_Exercise_
Write the material out again exactly.

_Raw data_
● ● ● ● ● ● ●

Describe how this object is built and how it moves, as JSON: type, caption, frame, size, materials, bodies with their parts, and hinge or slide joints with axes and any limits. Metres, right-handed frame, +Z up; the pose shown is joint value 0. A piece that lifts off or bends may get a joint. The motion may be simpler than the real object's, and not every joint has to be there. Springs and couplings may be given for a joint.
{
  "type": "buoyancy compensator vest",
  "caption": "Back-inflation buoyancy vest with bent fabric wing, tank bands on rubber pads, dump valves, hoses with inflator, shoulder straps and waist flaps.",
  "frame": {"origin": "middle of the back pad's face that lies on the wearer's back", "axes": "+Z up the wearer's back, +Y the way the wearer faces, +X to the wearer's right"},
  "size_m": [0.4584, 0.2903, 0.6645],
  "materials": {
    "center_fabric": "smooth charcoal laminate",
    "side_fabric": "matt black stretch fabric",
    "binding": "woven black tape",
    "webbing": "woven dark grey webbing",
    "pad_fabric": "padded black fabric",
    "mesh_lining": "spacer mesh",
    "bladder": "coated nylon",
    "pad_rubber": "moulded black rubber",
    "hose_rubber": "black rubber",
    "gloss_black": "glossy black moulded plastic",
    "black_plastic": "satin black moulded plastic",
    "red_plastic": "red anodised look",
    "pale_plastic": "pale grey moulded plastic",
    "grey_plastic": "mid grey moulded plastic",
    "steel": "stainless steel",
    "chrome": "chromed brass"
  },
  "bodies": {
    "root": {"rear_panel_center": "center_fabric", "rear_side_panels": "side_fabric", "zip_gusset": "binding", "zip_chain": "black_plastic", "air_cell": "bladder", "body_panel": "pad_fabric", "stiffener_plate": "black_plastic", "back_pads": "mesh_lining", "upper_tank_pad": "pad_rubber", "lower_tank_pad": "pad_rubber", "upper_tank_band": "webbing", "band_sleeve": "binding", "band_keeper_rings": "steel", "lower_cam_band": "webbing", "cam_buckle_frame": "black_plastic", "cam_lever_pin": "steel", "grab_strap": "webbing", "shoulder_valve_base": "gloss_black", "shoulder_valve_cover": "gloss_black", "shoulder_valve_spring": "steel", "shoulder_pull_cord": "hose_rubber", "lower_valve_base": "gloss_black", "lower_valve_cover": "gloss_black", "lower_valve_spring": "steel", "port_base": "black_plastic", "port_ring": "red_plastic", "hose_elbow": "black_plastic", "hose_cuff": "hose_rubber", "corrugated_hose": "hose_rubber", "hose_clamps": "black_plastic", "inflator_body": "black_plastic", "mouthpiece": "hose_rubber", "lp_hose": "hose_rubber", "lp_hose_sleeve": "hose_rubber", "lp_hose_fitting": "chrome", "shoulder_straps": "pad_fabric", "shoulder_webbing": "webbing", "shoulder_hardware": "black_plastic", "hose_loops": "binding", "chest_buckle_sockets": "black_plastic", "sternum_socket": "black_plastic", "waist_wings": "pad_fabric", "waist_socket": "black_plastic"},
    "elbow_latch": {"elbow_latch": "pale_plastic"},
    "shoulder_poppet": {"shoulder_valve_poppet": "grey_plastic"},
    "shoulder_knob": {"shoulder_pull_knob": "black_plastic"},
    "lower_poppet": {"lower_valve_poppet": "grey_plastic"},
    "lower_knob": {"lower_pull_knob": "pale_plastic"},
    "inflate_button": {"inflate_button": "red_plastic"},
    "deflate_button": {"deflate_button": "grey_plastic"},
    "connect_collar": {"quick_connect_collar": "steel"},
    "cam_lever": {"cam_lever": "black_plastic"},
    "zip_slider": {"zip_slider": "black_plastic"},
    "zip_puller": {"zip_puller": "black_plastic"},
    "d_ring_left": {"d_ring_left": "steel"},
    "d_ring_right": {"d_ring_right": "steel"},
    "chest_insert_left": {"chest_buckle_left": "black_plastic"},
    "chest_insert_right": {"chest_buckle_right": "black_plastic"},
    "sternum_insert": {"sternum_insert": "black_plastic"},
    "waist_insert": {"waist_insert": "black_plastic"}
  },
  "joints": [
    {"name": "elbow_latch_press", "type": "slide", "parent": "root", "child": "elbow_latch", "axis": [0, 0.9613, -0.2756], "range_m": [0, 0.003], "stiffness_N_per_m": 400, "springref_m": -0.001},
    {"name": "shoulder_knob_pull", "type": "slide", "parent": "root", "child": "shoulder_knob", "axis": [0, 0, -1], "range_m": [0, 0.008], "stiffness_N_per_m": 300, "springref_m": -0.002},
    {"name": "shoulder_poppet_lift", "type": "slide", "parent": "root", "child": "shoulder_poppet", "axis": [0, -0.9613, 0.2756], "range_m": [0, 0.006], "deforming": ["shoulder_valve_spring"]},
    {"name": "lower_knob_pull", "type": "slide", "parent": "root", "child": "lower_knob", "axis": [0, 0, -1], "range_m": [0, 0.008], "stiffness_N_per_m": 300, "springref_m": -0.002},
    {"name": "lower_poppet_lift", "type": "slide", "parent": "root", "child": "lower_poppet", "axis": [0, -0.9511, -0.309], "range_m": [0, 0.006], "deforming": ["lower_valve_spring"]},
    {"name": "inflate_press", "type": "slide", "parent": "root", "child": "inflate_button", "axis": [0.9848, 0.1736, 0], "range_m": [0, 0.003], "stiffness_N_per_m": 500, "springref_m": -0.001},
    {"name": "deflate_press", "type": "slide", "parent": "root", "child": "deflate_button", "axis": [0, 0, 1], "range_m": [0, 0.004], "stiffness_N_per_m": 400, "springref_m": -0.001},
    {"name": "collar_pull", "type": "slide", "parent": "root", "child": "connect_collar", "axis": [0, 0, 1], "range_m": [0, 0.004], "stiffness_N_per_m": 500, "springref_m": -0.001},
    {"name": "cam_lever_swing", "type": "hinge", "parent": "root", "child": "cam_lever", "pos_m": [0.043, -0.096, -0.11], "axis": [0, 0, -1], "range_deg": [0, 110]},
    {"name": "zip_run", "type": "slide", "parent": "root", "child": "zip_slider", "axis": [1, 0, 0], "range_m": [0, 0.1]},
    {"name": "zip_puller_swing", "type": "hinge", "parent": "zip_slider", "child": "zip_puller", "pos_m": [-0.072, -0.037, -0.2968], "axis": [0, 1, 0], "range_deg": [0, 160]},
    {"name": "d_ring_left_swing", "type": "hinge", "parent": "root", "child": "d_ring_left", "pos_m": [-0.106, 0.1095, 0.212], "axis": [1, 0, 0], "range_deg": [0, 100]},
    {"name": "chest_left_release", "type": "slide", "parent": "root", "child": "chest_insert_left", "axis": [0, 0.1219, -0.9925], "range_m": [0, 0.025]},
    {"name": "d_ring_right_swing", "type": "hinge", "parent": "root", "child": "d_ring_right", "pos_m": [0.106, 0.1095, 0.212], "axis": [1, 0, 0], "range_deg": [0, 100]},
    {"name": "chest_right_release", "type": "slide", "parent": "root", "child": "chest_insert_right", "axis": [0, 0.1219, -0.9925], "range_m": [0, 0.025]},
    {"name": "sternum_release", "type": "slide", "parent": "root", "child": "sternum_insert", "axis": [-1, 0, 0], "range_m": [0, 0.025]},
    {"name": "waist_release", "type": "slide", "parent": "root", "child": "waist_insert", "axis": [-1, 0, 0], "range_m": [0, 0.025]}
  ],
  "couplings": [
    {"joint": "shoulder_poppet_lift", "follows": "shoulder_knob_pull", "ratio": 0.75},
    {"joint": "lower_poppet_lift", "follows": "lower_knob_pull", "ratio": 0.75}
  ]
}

● ● ● ● ● ● ●

_Response to the task_
Describe how this object is built and how it moves, as JSON: type, caption, frame, size, materials, bodies with their parts, and hinge or slide joints with axes and any limits. Metres, right-handed frame, +Z up; the pose shown is joint value 0. A piece that lifts off or bends may get a joint. The motion may be simpler than the real object's, and not every joint has to be there. Springs and couplings may be given for a joint.
{
  "type": "buoyancy compensator vest",
  "caption": "Back-inflation buoyancy vest with bent fabric wing, tank bands on rubber pads, dump valves, hoses with inflator, shoulder straps and waist flaps.",
  "frame": {"origin": "middle of the back pad's face that lies on the wearer's back", "axes": "+Z up the wearer's back, +Y the way the wearer faces, +X to the wearer's right"},
  "size_m": [0.4584, 0.2903, 0.6645],
  "materials": {
    "center_fabric": "smooth charcoal laminate",
    "side_fabric": "matt black stretch fabric",
    "binding": "woven black tape",
    "webbing": "woven dark grey webbing",
    "pad_fabric": "padded black fabric",
    "mesh_lining": "spacer mesh",
    "bladder": "coated nylon",
    "pad_rubber": "moulded black rubber",
    "hose_rubber": "black rubber",
    "gloss_black": "glossy black moulded plastic",
    "black_plastic": "satin black moulded plastic",
    "red_plastic": "red anodised look",
    "pale_plastic": "pale grey moulded plastic",
    "grey_plastic": "mid grey moulded plastic",
    "steel": "stainless steel",
    "chrome": "chromed brass"
  },
  "bodies": {
    "root": {"rear_panel_center": "center_fabric", "rear_side_panels": "side_fabric", "zip_gusset": "binding", "zip_chain": "black_plastic", "air_cell": "bladder", "body_panel": "pad_fabric", "stiffener_plate": "black_plastic", "back_pads": "mesh_lining", "upper_tank_pad": "pad_rubber", "lower_tank_pad": "pad_rubber", "upper_tank_band": "webbing", "band_sleeve": "binding", "band_keeper_rings": "steel", "lower_cam_band": "webbing", "cam_buckle_frame": "black_plastic", "cam_lever_pin": "steel", "grab_strap": "webbing", "shoulder_valve_base": "gloss_black", "shoulder_valve_cover": "gloss_black", "shoulder_valve_spring": "steel", "shoulder_pull_cord": "hose_rubber", "lower_valve_base": "gloss_black", "lower_valve_cover": "gloss_black", "lower_valve_spring": "steel", "port_base": "black_plastic", "port_ring": "red_plastic", "hose_elbow": "black_plastic", "hose_cuff": "hose_rubber", "corrugated_hose": "hose_rubber", "hose_clamps": "black_plastic", "inflator_body": "black_plastic", "mouthpiece": "hose_rubber", "lp_hose": "hose_rubber", "lp_hose_sleeve": "hose_rubber", "lp_hose_fitting": "chrome", "shoulder_straps": "pad_fabric", "shoulder_webbing": "webbing", "shoulder_hardware": "black_plastic", "hose_loops": "binding", "chest_buckle_sockets": "black_plastic", "sternum_socket": "black_plastic", "waist_wings": "pad_fabric", "waist_socket": "black_plastic"},
    "elbow_latch": {"elbow_latch": "pale_plastic"},
    "shoulder_poppet": {"shoulder_valve_poppet": "grey_plastic"},
    "shoulder_knob": {"shoulder_pull_knob": "black_plastic"},
    "lower_poppet": {"lower_valve_poppet": "grey_plastic"},
    "lower_knob": {"lower_pull_knob": "pale_plastic"},
    "inflate_button": {"inflate_button": "red_plastic"},
    "deflate_button": {"deflate_button": "grey_plastic"},
    "connect_collar": {"quick_connect_collar": "steel"},
    "cam_lever": {"cam_lever": "black_plastic"},
    "zip_slider": {"zip_slider": "black_plastic"},
    "zip_puller": {"zip_puller": "black_plastic"},
    "d_ring_left": {"d_ring_left": "steel"},
    "d_ring_right": {"d_ring_right": "steel"},
    "chest_insert_left": {"chest_buckle_left": "black_plastic"},
    "chest_insert_right": {"chest_buckle_right": "black_plastic"},
    "sternum_insert": {"sternum_insert": "black_plastic"},
    "waist_insert": {"waist_insert": "black_plastic"}
  },
  "joints": [
    {"name": "elbow_latch_press", "type": "slide", "parent": "root", "child": "elbow_latch", "axis": [0, 0.9613, -0.2756], "range_m": [0, 0.003], "stiffness_N_per_m": 400, "springref_m": -0.001},
    {"name": "shoulder_knob_pull", "type": "slide", "parent": "root", "child": "shoulder_knob", "axis": [0, 0, -1], "range_m": [0, 0.008], "stiffness_N_per_m": 300, "springref_m": -0.002},
    {"name": "shoulder_poppet_lift", "type": "slide", "parent": "root", "child": "shoulder_poppet", "axis": [0, -0.9613, 0.2756], "range_m": [0, 0.006], "deforming": ["shoulder_valve_spring"]},
    {"name": "lower_knob_pull", "type": "slide", "parent": "root", "child": "lower_knob", "axis": [0, 0, -1], "range_m": [0, 0.008], "stiffness_N_per_m": 300, "springref_m": -0.002},
    {"name": "lower_poppet_lift", "type": "slide", "parent": "root", "child": "lower_poppet", "axis": [0, -0.9511, -0.309], "range_m": [0, 0.006], "deforming": ["lower_valve_spring"]},
    {"name": "inflate_press", "type": "slide", "parent": "root", "child": "inflate_button", "axis": [0.9848, 0.1736, 0], "range_m": [0, 0.003], "stiffness_N_per_m": 500, "springref_m": -0.001},
    {"name": "deflate_press", "type": "slide", "parent": "root", "child": "deflate_button", "axis": [0, 0, 1], "range_m": [0, 0.004], "stiffness_N_per_m": 400, "springref_m": -0.001},
    {"name": "collar_pull", "type": "slide", "parent": "root", "child": "connect_collar", "axis": [0, 0, 1], "range_m": [0, 0.004], "stiffness_N_per_m": 500, "springref_m": -0.001},
    {"name": "cam_lever_swing", "type": "hinge", "parent": "root", "child": "cam_lever", "pos_m": [0.043, -0.096, -0.11], "axis": [0, 0, -1], "range_deg": [0, 110]},
    {"name": "zip_run", "type": "slide", "parent": "root", "child": "zip_slider", "axis": [1, 0, 0], "range_m": [0, 0.1]},
    {"name": "zip_puller_swing", "type": "hinge", "parent": "zip_slider", "child": "zip_puller", "pos_m": [-0.072, -0.037, -0.2968], "axis": [0, 1, 0], "range_deg": [0, 160]},
    {"name": "d_ring_left_swing", "type": "hinge", "parent": "root", "child": "d_ring_left", "pos_m": [-0.106, 0.1095, 0.212], "axis": [1, 0, 0], "range_deg": [0, 100]},
    {"name": "chest_left_release", "type": "slide", "parent": "root", "child": "chest_insert_left", "axis": [0, 0.1219, -0.9925], "range_m": [0, 0.025]},
    {"name": "d_ring_right_swing", "type": "hinge", "parent": "root", "child": "d_ring_right", "pos_m": [0.106, 0.1095, 0.212], "axis": [1, 0, 0], "range_deg": [0, 100]},
    {"name": "chest_right_release", "type": "slide", "parent": "root", "child": "chest_insert_right", "axis": [0, 0.1219, -0.9925], "range_m": [0, 0.025]},
    {"name": "sternum_release", "type": "slide", "parent": "root", "child": "sternum_insert", "axis": [-1, 0, 0], "range_m": [0, 0.025]},
    {"name": "waist_release", "type": "slide", "parent": "root", "child": "waist_insert", "axis": [-1, 0, 0], "range_m": [0, 0.025]}
  ],
  "couplings": [
    {"joint": "shoulder_poppet_lift", "follows": "shoulder_knob_pull", "ratio": 0.75},
    {"joint": "lower_poppet_lift", "follows": "lower_knob_pull", "ratio": 0.75}
  ]
}